Во второй половине XVI в. в Русской земле было уже много храмов, в которых почивали мощи православленных церковью Ю., или которые были построены во имя их. Новгород славил Николая Кочанова, Михаила Клопского, Иакова Боровицкого, Устюг – Прокопия и Иоанна, Ростов – Исидора, Москва – Максима и Василия Блаженного, Калуга – Лаврентия, Псков – Николу Салоса. С конца XVI в. число Ю. в Русской земле заметно уменьшается; только немногие из них достигли прославления. Нельзя сказать с определенностью, как рано на Востоке появились лжеюродивые; по всей вероятности, когда восточное иночество стало утрачивать дух древнехристианского подвижничества, вместе с истинно юродивыми стали появляться и мнимо юродивые. Как рано на Руси явились мнимо юродивые – на это есть прямые указания, лишь начиная с XVI века. Иоанн Грозный во втором послании к собору жаловался, что «лживые пророки, мужики и женки, и девки, и старые бабы бегают из села в село, нагие и босые, с распущенными волосами, трясутся и бьются, и кричат: св. Анастасия и св. Пятница велят им». В следующем за тем столетии о таких лжеюродивых упоминают патриарх Иоасаф 1-й (в указе 1636 г.) и собор 1666–1667 гг. Церковная власть времен Петра I преследовала лжеюродивых (ханжей), которых предписывалось помещать в монастыри «с употреблением их в труд до конца жизни»; указом 1732 г. воспрещалось «впускать юродивых в кощунных одеждах в церкви», где они кричали, пели и делали разные бесчинства во время богослужения, единственно из корыстного желания обратить на себя внимание богомольцев. И в настоящее время иногда являются лжеюродивые и находят немало почитателей.
Юродство в Новом Завете
Юродское безумие в Новом Завете рассматривается только в духовном смысле, а никак не в психическом. Иисус Христос с учениками призывали людей изменить тогдашние устои общества. Что, естественно, означало стать безумными для мира сего. Первые обоснования подвига юродства «ради Христа» мы находим у Апостола Павла в его Послании к Коринфянам, что зафиксировано в библейском Новом Завете. Итак:
«…слово о кресте для погибающих юродство есть» (1 Кор. 1:18)
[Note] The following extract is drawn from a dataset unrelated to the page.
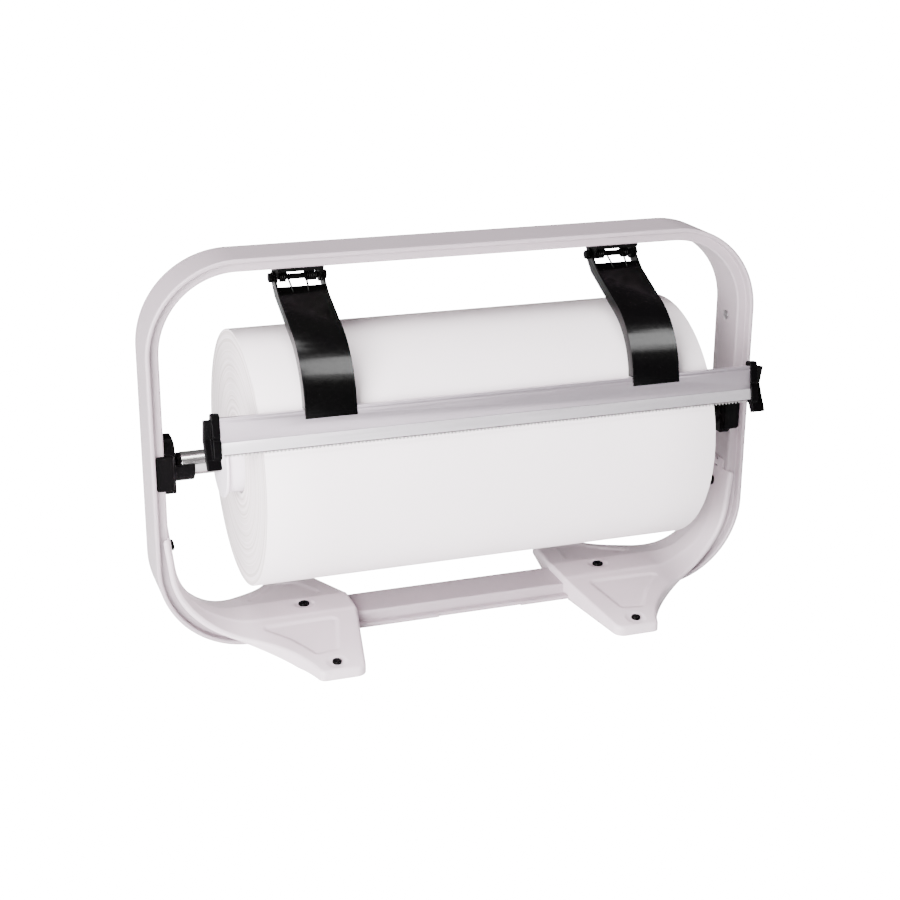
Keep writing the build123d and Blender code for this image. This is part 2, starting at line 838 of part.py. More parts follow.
def cutter_arm(side):
    """Channel arm: a web facing out, two flanges behind it and an ear on each for the pin."""
    left = side * hinge_x - arm_half_width
    outer = arm_route(0)[0]
    inner = arm_route(arm_flange)[0]
    blend = outer + (arm_route(0)[1] - outer).normalized() * arm_ear_run
    with BuildPart() as piece:
        for end in (0, 2 * arm_half_width - arm_sheet):
            with BuildSketch(side_plane(left + end)):
                with BuildLine():
                    arm_band(arm_flange)
                make_face()
                with BuildSketch(mode=Mode.PRIVATE) as ear:
                    Polygon((outer.X, outer.Y), (inner.X, inner.Y), (blend.X, blend.Y), align=None)
                    with Locations((0, pin_z)):
                        Circle(ear_radius)
                    make_hull()
                add(ear.sketch)
                with Locations((0, pin_z)):
                    Circle(pin_radius + pin_fit, mode=Mode.SUBTRACT)
            extrude(amount=arm_sheet)
        with BuildSketch(side_plane(left)):
            with BuildLine():
                arm_band(arm_sheet)
            make_face()
        extrude(amount=2 * arm_half_width)
        with BuildSketch(rail_plane(left)):
            with Locations((0, rail_height + arm_notch_gap)):
                Rectangle(2 * arm_flange, 2 * arm_lap, align=(Align.MIN, Align.MAX))
        extrude(amount=2 * arm_half_width, mode=Mode.SUBTRACT)
        for seat in rail_screw_seats(side):
            add(seat * rail_drill, mode=Mode.SUBTRACT)
    return piece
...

«Не обратил ли Бог мудрость мира сего в безумие?» (1 Кор. 1:20)
«…благоугодно было Богу юродством проповеди спасти верующих» (1 Кор. 1:21)
«…мы проповедуем Христа распятого… для Еллинов безумие» (1 Кор. 1:23)
«…потому что немудрое Божие премудрее человеков» (1 Кор. 1:25)
«Никто не обольщай самого себя. Если кто из вас думает быть мудрым в веке сем, тот будь безумным, чтобы быть мудрым» (1 Кор. 3:18)
«Ибо мудрость мира сего есть безумие пред Богом…» (1 Кор. 3:19)
«Мы безумны Христа ради, а вы мудры во Христе; мы немощны, а вы крепки; вы в славе, а мы в бесчестии. Даже доныне терпим голод и жажду, и наготу и побои, и скитаемся, и трудимся, работая своими руками. Злословят нас, мы благословляем; гонят нас, мы терпим…» (1 Кор. 4:10)
Юродство – один из подвигов христианского благочестия, особый, парадоксальный вид духовного подвижничества, заключающийся в отречении от ума и добродетели (при полном внутреннем самосознании и душевной нравственной чистоте и целомудрии) и в добровольном принятии на себя образа безумного и нравственно падшего (безнравственного) человека.
Подвиг юродства получает уникальное в своей парадоксальности преломление в нравственном плане. «Аффектация имморализма» выступает оборотной стороной юродствующего сокрытия добродетели, стыда перед добродетелью, которые означают стремление юродивого пребывать абсолютно добродетельным перед Богом, представляясь порочным перед миром и людьми. Смысл этого парадокса проясняют слова ап. Павла: «Бог избрал немудрое мира, чтобы посрамить мудрых; и немощное мира избрал Бог, чтобы посрамить сильное; и незнатное мира и уничиженное и ничего не значащее избрал Бог, чтобы упразднить значащее…» (1 Кор. 1:27—28). К этому можно было бы добавить: и безнравственное, чтобы посрамить нравственное, и безобразное, чтобы посрамить прекрасное. Подобно тому, как «немудрое Божие премудрее человеков», так и «безнравственное Божие нравственнее человеков». В этом смысле юродство является следствием противоречия между божественной премудростью, облеченной в форму безумия, и человеческой глупостью, облеченной в форму мудрости. Это противоречие разрешается через юродствующее «посмеяние миру»: своим мнимым безумием, «мудрой глупостью» юродивый посрамляет «глупую мудрость» мира. Его «безнравственность» оказывается при этом символом мирской порочности и осмеянием мирской «добродетели».